# START OF ENTRIES SUPPLIED

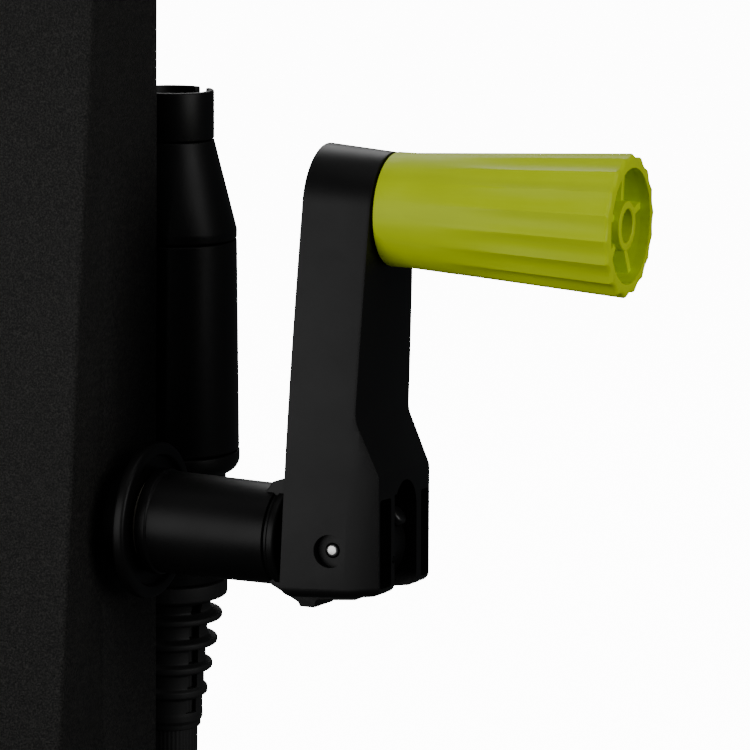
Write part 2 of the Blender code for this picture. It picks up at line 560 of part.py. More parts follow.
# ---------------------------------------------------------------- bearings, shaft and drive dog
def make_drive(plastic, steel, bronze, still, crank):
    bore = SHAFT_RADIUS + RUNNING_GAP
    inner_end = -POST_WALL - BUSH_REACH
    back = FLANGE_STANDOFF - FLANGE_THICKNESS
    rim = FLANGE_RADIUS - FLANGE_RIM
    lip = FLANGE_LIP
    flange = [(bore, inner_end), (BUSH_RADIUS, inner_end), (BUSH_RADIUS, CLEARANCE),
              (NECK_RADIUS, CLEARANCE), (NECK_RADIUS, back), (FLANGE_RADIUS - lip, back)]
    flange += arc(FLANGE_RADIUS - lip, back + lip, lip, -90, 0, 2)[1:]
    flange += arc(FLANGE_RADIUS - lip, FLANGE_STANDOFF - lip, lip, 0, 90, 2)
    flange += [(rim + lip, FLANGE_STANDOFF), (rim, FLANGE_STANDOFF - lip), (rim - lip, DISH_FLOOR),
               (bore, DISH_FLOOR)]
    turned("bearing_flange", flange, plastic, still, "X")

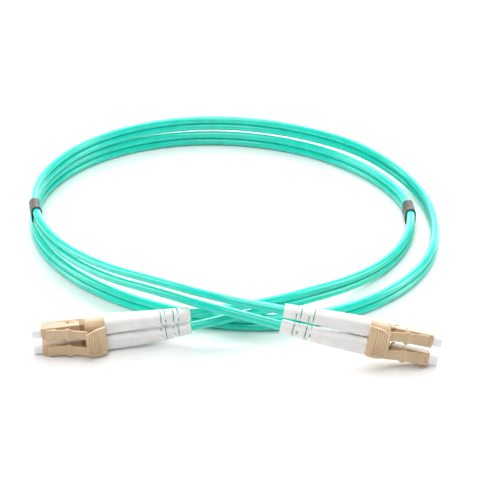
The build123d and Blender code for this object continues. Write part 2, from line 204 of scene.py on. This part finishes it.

# END OF ENTRIES SUPPLIED

Copy each line of the listing in which the word "this" can be found.

Write part 2 of the Blender code for this picture. It picks up at line 560 of part.py. More parts follow.
The build123d and Blender code for this object continues. Write part 2, from line 204 of scene.py on. This part finishes it.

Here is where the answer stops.